The problem with most quantifier aspects of games is that they are not logically consistent. For example, take the ubiquitous concept of strength. Well, what is strength really? In your game do you simply define it as how much a character can lift? Well, what about martial artists or gymnasts who may not be able to lift as much, but who are in most aspects functionally stronger (able to act on their own bodyweight) than bodybuilders and who can generate more power (work/time). So really, there are two aspects to strength, power and work. Bodybuilders and powerlifters can generate much more force, but not as rapidly as can martial artists or gymnasts. The latter group however can generate more power. If you define strength simply as lifting capacity, then your system can't create smaller but more wiry characters.

And how does height, weight, and fitness affect physical stats? Afterall, if you are shorther, you theoretically have a more advantageous ability to lift things (the strongest people in the world, pound for pound, tend to be smaller, because their smaller limbs have better torque generation....to imagine this, imagine holding out a yardstick with a brick attached at the end, and trying to rotate it by grasping the free end with your hand, and rotating your wrist...now imagine doing the same with a stick only 2 feet long).

More importantly are the ideas of skills for the character. On one extreme, you have class creation systems that basically pidgeonhole your character into having a certain set of skills. On the other end is the "purchase what you want" method where the player chooses whatever skills fits the character conception. Both systems are flawed however. In the first category, even if two characters have the same profession, they may have had different social, economic and perhaps even educational backgrounds. For example, I'm a CS major now, but I have enough credits to have a minor in psychology. I've also studied as a hobby in my spare time off and on through the years several different martial arts. But someone else my age and who's also a a software engineer or prgrammer may have a very different set of skills than me. In the "purchase whatever you want" method, you can get some very illogical combinations of skills. What if for example, your character had a "Heavy Weapons" skill, and yet he was never in the military. Where'd he learn how to fire wire guided AT missles then...the local terrorist group?

For attributes, I would suggest this:
Have two pools of points, one for mental and one for physical stats. Clearly seperate primary attributes which you purchase with points, from derived attributes which are determined solely from the primary attributes (you can't raise them by spending points, except possibly through perks or advantages). How you determine the amount in each pool is up to you, but I'm beginning to see the advantages of a random method.

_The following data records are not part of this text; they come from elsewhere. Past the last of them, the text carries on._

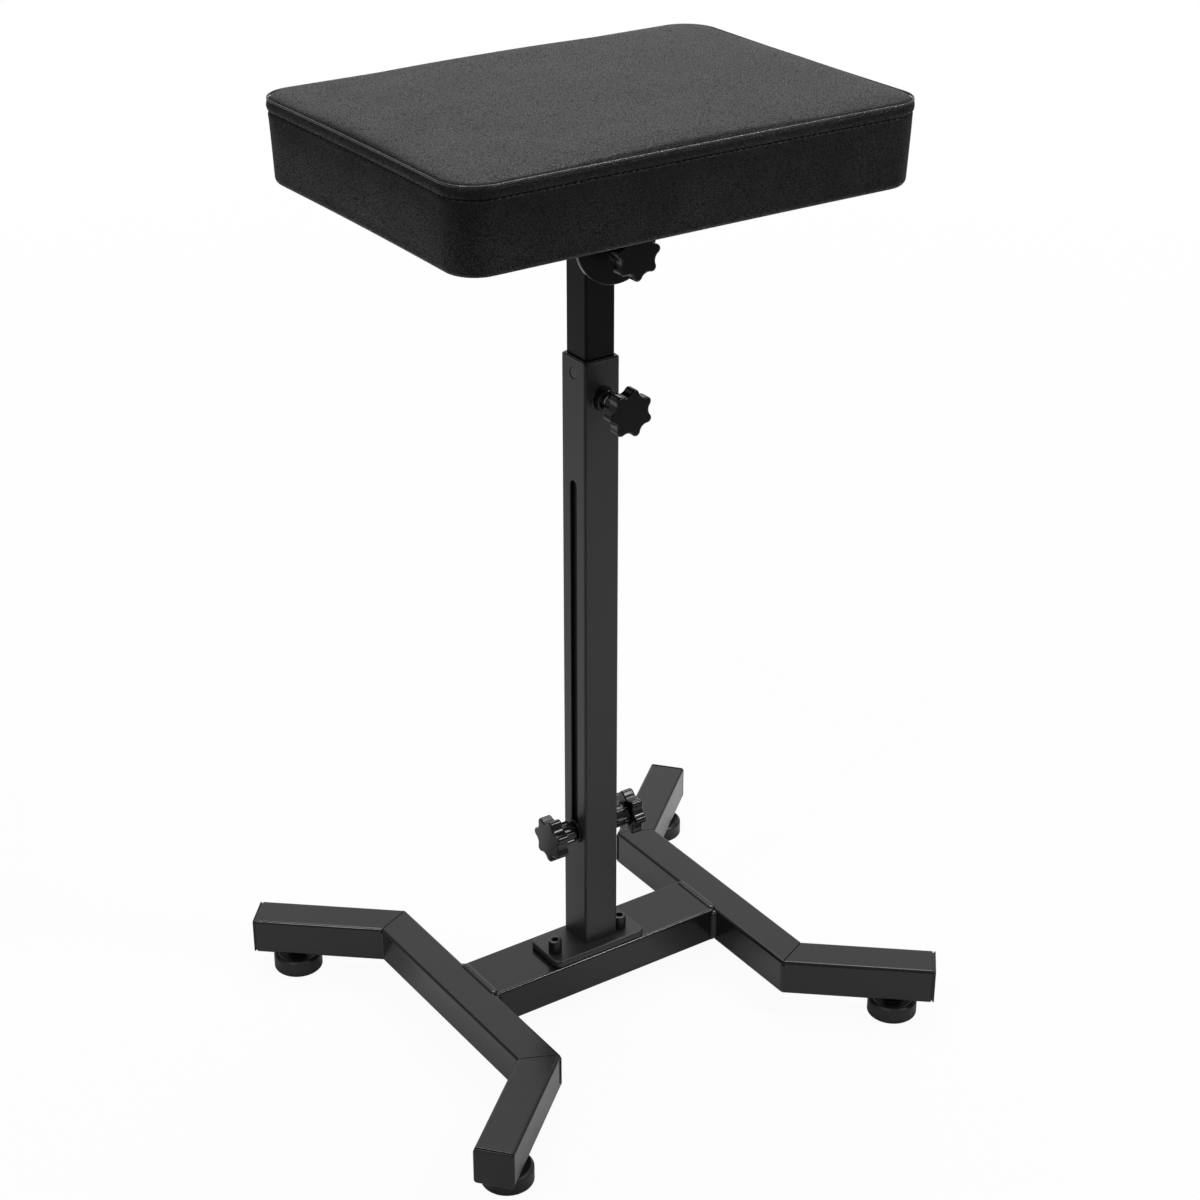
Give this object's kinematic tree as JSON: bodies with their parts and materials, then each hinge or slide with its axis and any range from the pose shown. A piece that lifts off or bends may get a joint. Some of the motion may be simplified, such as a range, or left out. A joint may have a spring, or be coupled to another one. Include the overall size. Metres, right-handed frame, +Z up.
{
  "type": "tattoo leg rest",
  "caption": "Free-standing leg rest: an upholstered pad tilts on a height-adjustable square column with star knobs, on a cross beam between two bent legs with levelling feet.",
  "frame": {"origin": "on the floor, at the middle of the footprint, under the column", "axes": "+X along the pad and the cross beam, -Y to the front with the lock and tilt knobs, +Z up"},
  "size_m": [0.428, 0.3836, 0.7335],
  "materials": {
    "powder_coat": "black powder coat with a satin gloss",
    "cap_plastic": "moulded black plastic",
    "knob_plastic": "moulded black plastic with a soft gloss",
    "foot_rubber": "black rubber",
    "zinc_steel": "zinc-plated steel",
    "black_steel": "blackened steel",
    "plywood": "plain plywood",
    "pad_foam": "soft foam",
    "pad_leather": "black artificial leather with a fine grain",
    "dust_fabric": "thin black non-woven cloth"
  },
  "bodies": {
    "base": {"cross_beam": "powder_coat", "left_leg_tube": "powder_coat", "right_leg_tube": "powder_coat", "front_left_arm": "powder_coat", "rear_left_arm": "powder_coat", "front_right_arm": "powder_coat", "rear_right_arm": "powder_coat", "beam_welds": "powder_coat", "front_left_cap": "cap_plastic", "rear_left_cap": "cap_plastic", "front_right_cap": "cap_plastic", "rear_right_cap": "cap_plastic", "foot_weld_nuts": "zinc_steel", "foot_jam_nuts": "black_steel", "base_plate": "powder_coat", "base_screws": "black_steel", "beam_rivet_nuts": "zinc_steel", "outer_column": "powder_coat", "column_bush": "cap_plastic", "lock_boss": "powder_coat"},
    "post": {"inner_post": "powder_coat", "post_glide": "cap_plastic", "pivot_sleeve": "powder_coat", "sleeve_bushes": "cap_plastic", "sleeve_welds": "powder_coat", "clamp_stud": "zinc_steel", "slot_washers": "black_steel", "tilt_bolt": "black_steel", "tilt_washers": "black_steel"},
    "pad": {"tilt_bracket": "powder_coat", "front_cheek": "powder_coat", "rear_cheek": "powder_coat", "bracket_welds": "powder_coat", "bracket_screws": "black_steel", "tee_nuts": "zinc_steel", "pad_board": "plywood", "pad_foam": "pad_foam", "pad_side_band": "pad_leather", "pad_top_panel": "pad_leather", "dust_cover": "dust_fabric"},
    "left_clamp": {"left_clamp_knob": "knob_plastic", "left_clamp_insert": "zinc_steel"},
    "right_clamp": {"right_clamp_knob": "knob_plastic", "right_clamp_insert": "zinc_steel"},
    "column_lock": {"lock_knob": "knob_plastic", "lock_stud": "zinc_steel"},
    "tilt_clamp": {"tilt_knob": "knob_plastic", "tilt_knob_insert": "zinc_steel"},
    "front_left_leveller": {"front_left_foot": "foot_rubber", "front_left_foot_stud": "zinc_steel"},
    "rear_left_leveller": {"rear_left_foot": "foot_rubber", "rear_left_foot_stud": "zinc_steel"},
    "front_right_leveller": {"front_right_foot": "foot_rubber", "front_right_foot_stud": "zinc_steel"},
    "rear_right_leveller": {"rear_right_foot": "foot_rubber", "rear_right_foot_stud": "zinc_steel"}
  },
  "joints": [
    {"name": "height_slide", "type": "slide", "parent": "base", "child": "post", "axis": [0, 0, 1], "range_m": [0, 0.292]},
    {"name": "pad_tilt", "type": "hinge", "parent": "post", "child": "pad", "pos_m": [0, 0, 0.6319], "axis": [0, 1, 0], "range_deg": [-90, 90]},
    {"name": "left_clamp_turn", "type": "hinge", "parent": "post", "child": "left_clamp", "pos_m": [-0.029, 0, 0.1535], "axis": [-1, 0, 0], "continuous": true},
    {"name": "right_clamp_turn", "type": "hinge", "parent": "post", "child": "right_clamp", "pos_m": [0.029, 0, 0.1535], "axis": [1, 0, 0], "continuous": true},
    {"name": "lock_turn", "type": "hinge", "parent": "base", "child": "column_lock", "pos_m": [0, -0.04, 0.5152], "axis": [0, -1, 0], "continuous": true},
    {"name": "tilt_clamp_turn", "type": "hinge", "parent": "post", "child": "tilt_clamp", "pos_m": [0, -0.047, 0.6319], "axis": [0, -1, 0], "continuous": true},
    {"name": "front_left_foot_turn", "type": "hinge", "parent": "base", "child": "front_left_leveller", "pos_m": [-0.18028, -0.15992, 0.007], "axis": [0, 0, 1], "continuous": true},
    {"name": "rear_left_foot_turn", "type": "hinge", "parent": "base", "child": "rear_left_leveller", "pos_m": [-0.18028, 0.15992, 0.007], "axis": [0, 0, 1], "continuous": true},
    {"name": "front_right_foot_turn", "type": "hinge", "parent": "base", "child": "front_right_leveller", "pos_m": [0.18028, -0.15992, 0.007], "axis": [0, 0, 1], "continuous": true},
    {"name": "rear_right_foot_turn", "type": "hinge", "parent": "base", "child": "rear_right_leveller", "pos_m": [0.18028, 0.15992, 0.007], "axis": [0, 0, 1], "continuous": true}
  ]
}
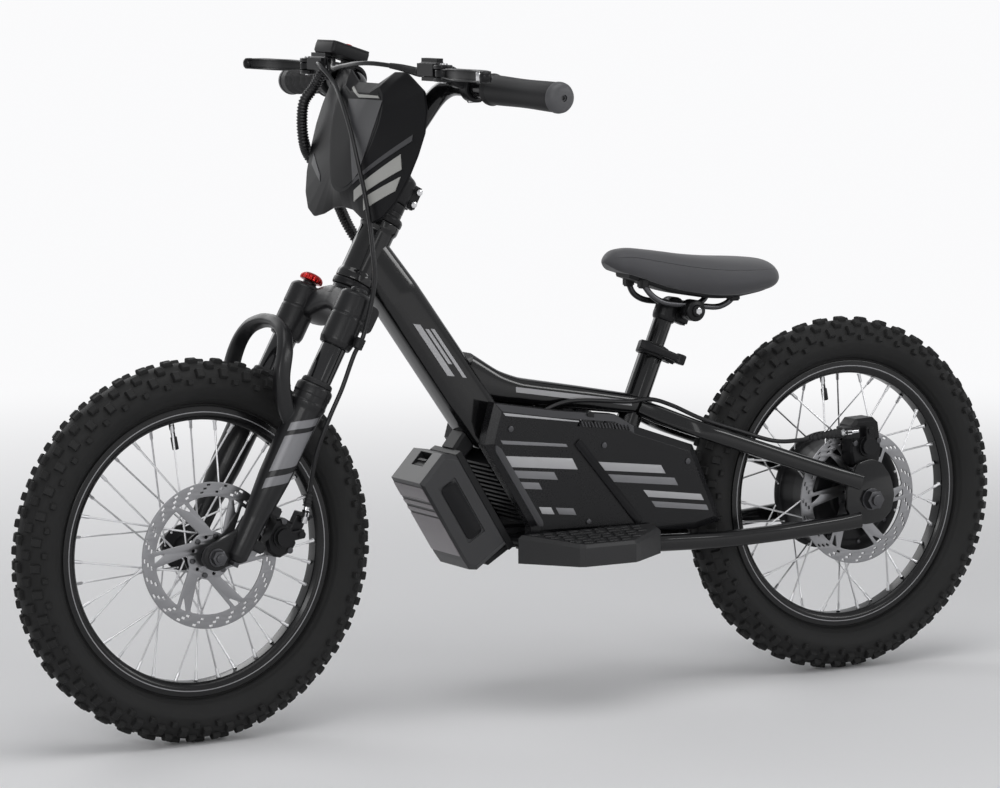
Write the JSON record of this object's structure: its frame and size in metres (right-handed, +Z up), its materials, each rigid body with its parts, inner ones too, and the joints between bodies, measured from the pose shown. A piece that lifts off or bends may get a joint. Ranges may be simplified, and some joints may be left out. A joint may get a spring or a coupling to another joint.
{
  "type": "kids electric bike",
  "caption": "Small electric balance-style bike with knobbly wheels, hub motor, disc brakes, sprung fork, footrests and a lift-out battery.",
  "frame": {"origin": "on the ground under the middle of the wheelbase, in the plane of the wheels", "axes": "+X forward, +Y to the rider's left, +Z up"},
  "size_m": [1.27, 0.6386, 0.7577],
  "materials": {
    "frame_paint": "gloss black paint",
    "black_plastic": "matt black moulding",
    "panel_plastic": "satin to gloss black moulding",
    "grey_plastic": "dark grey moulding",
    "tyre_rubber": "black tyre rubber with blocks",
    "grip_rubber": "black rubber with rings",
    "black_alloy": "black anodised or painted alloy",
    "steel": "plain steel",
    "disc_steel": "ground steel disc",
    "red_anodised": "red anodised alloy",
    "saddle_cover": "dark grey sewn cover over foam"
  },
  "bodies": {
    "main_frame": {"head_tube": "frame_paint", "down_tube": "frame_paint", "top_tube": "frame_paint", "seat_tube": "frame_paint", "seat_stay_left": "frame_paint", "seat_stay_right": "frame_paint", "chain_stay_left": "frame_paint", "chain_stay_right": "frame_paint", "body_panel_left": "panel_plastic", "body_panel_right": "panel_plastic", "controller": "black_alloy", "battery_dock": "black_plastic", "footrest_left": "black_plastic", "footrest_right": "black_plastic", "headset_lower": "black_alloy", "headset_upper": "black_alloy", "seat_collar": "black_alloy", "motor_axle": "steel", "rear_caliper": "black_alloy", "brake_cable_rear": "black_plastic", "wiring_conduit": "black_plastic"},
    "rear_brake_arm": {"rear_caliper_arm": "black_alloy"},
    "battery": {"battery_pack": "grey_plastic"},
    "latch": {"battery_latch": "red_anodised"},
    "seat": {"seatpost": "frame_paint", "saddle_clamp": "black_alloy", "saddle_shell": "black_plastic", "saddle_cushion": "saddle_cover", "saddle_rail_left": "frame_paint", "saddle_rail_right": "frame_paint"},
    "seat_lever": {"seat_qr_lever": "black_plastic"},
    "handlebar_and_crown": {"fork_crown": "black_alloy", "stem": "black_alloy", "stem_faceplate": "black_alloy", "handlebar": "frame_paint", "grip_left": "grip_rubber", "throttle_housing": "black_plastic", "brake_perch_left": "black_alloy", "brake_perch_right": "black_alloy", "display": "black_plastic", "number_plate": "panel_plastic", "brake_cable_front": "black_plastic", "brake_cable_upper": "black_plastic"},
    "throttle": {"throttle_grip": "grip_rubber"},
    "left_lever": {"brake_lever_left": "black_alloy"},
    "right_lever": {"brake_lever_right": "black_alloy"},
    "button": {"power_button": "red_anodised"},
    "knob": {"fork_knob": "red_anodised"},
    "sliders": {"fork_lowers": "frame_paint", "front_caliper": "black_alloy", "front_axle": "steel"},
    "front_brake_arm": {"front_caliper_arm": "black_alloy"},
    "front_wheel": {"front_hub": "steel", "front_rim": "black_alloy", "front_tyre": "tyre_rubber", "front_disc": "disc_steel"},
    "rear_wheel": {"motor_shell": "black_alloy", "rear_rim": "black_alloy", "rear_tyre": "tyre_rubber", "rear_disc": "disc_steel"}
  },
  "joints": [
    {"name": "steering", "type": "hinge", "parent": "main_frame", "child": "handlebar_and_crown", "pos_m": [0.38885, 0, 0.19191], "axis": [-0.4772, 0, 0.8788], "range_deg": [-40, 40], "deforming": ["wiring_conduit"]},
    {"name": "fork_travel", "type": "slide", "parent": "handlebar_and_crown", "child": "sliders", "axis": [-0.4772, 0, 0.8788], "range_m": [0, 0.035], "stiffness_N_per_m": 9000, "springref_m": -0.012, "deforming": ["brake_cable_front"]},
    {"name": "front_wheel_spin", "type": "hinge", "parent": "sliders", "child": "front_wheel", "pos_m": [0.424, 0, 0.211], "axis": [0, 1, 0], "continuous": true},
    {"name": "rear_wheel_spin", "type": "hinge", "parent": "main_frame", "child": "rear_wheel", "pos_m": [-0.424, 0, 0.211], "axis": [0, 1, 0], "continuous": true},
    {"name": "left_brake_lever", "type": "hinge", "parent": "handlebar_and_crown", "child": "left_lever", "pos_m": [0.1973, 0.16, 0.72803], "axis": [0, 0, 1], "range_deg": [0, 15], "stiffness_Nm_per_rad": 1.5, "springref_deg": -5.73},
    {"name": "right_brake_lever", "type": "hinge", "parent": "handlebar_and_crown", "child": "right_lever", "pos_m": [0.1973, -0.16, 0.72803], "axis": [0, 0, -1], "range_deg": [0, 15], "stiffness_Nm_per_rad": 1.5, "springref_deg": -5.73},
    {"name": "front_brake_arm_pivot", "type": "hinge", "parent": "sliders", "child": "front_brake_arm", "pos_m": [0.34561, 0, 0.22695], "axis": [0, 1, 0], "range_deg": [0, 12]},
    {"name": "rear_brake_arm_pivot", "type": "hinge", "parent": "main_frame", "child": "rear_brake_arm", "pos_m": [-0.42182, 0, 0.27346], "axis": [0, 1, 0], "range_deg": [0, 20]},
    {"name": "throttle_twist", "type": "hinge", "parent": "handlebar_and_crown", "child": "throttle", "pos_m": [0.1573, -0.156, 0.71203], "axis": [-0.0962, -0.9945, -0.0412], "range_deg": [0, 70], "stiffness_Nm_per_rad": 0.4, "springref_deg": -8.59},
    {"name": "power_button_press", "type": "slide", "parent": "handlebar_and_crown", "child": "button", "axis": [0.309, 0, -0.9511], "range_m": [0, 0.001], "stiffness_N_per_m": 600, "springref_m": -0.001},
    {"name": "fork_knob_turn", "type": "hinge", "parent": "handlebar_and_crown", "child": "knob", "pos_m": [0.25047, -0.06, 0.4866], "axis": [-0.4772, 0, 0.8788], "range_deg": [0, 120]},
    {"name": "seat_height", "type": "slide", "parent": "main_frame", "child": "seat", "axis": [-0.3843, 0, 0.9232], "range_m": [-0.02, 0.05]},
    {"name": "seat_lever_swing", "type": "hinge", "parent": "main_frame", "child": "seat_lever", "pos_m": [-0.18586, 0.024, 0.38651], "axis": [-0.3843, 0, 0.9232], "range_deg": [0, 120]},
    {"name": "battery_removal", "type": "slide", "parent": "main_frame", "child": "battery", "axis": [0.515, 0, 0.8572], "range_m": [0, 0.11]},
    {"name": "battery_latch_pull", "type": "slide", "parent": "battery", "child": "latch", "axis": [-0.8572, 0, 0.515], "range_m": [0, 0.004], "stiffness_N_per_m": 300, "springref_m": -0.002}
  ],
  "couplings": [
    {"joint": "front_brake_arm_pivot", "follows": "right_brake_lever", "ratio": 0.8},
    {"joint": "rear_brake_arm_pivot", "follows": "left_brake_lever", "ratio": 1.3333}
  ]
}
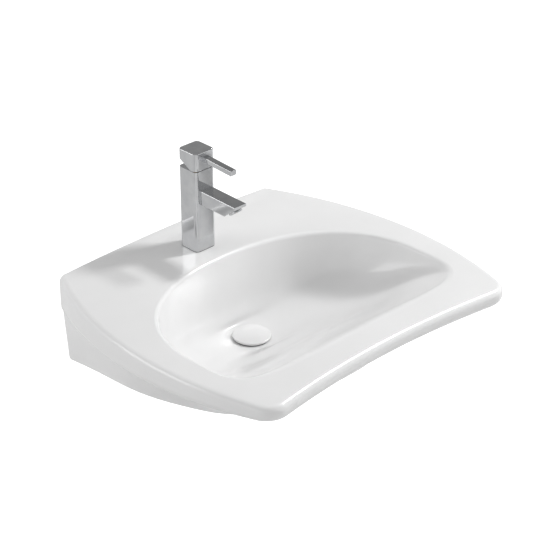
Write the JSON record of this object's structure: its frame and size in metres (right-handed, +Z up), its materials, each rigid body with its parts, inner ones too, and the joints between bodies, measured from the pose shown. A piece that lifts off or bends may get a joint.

For skills, I would suggest this:
Create a lifepath system that goes from the character's teen years and possibly though adulthood. Their social, cultural and economic levels should either be paid for with points in a seperate "Class pool" (the amount can either be a flat number or determined randomly). The social, economic and cultural levels will determine what branches the character can take...in essence, mini-classes, that determine the access of skills available. Some of these lifepath classes may have minimum attribute requirements (for example, if you want your character to have gone to a military academy, they will need minimum scores in intelligence and a high enough social class level...or pay extra points). Every lifepath class can take a preset number of years and provide a certain level of skill points. After the years are spent, the character can keep branching through the lifepath options, or he can quit and enter the game. Obviously there's an advantage to staying in a long time, because you gain more skills, so you may want to include some kind of "random encounter" table which could provide further bonuses or penalties, plus after a certain age, physical attributes will decline.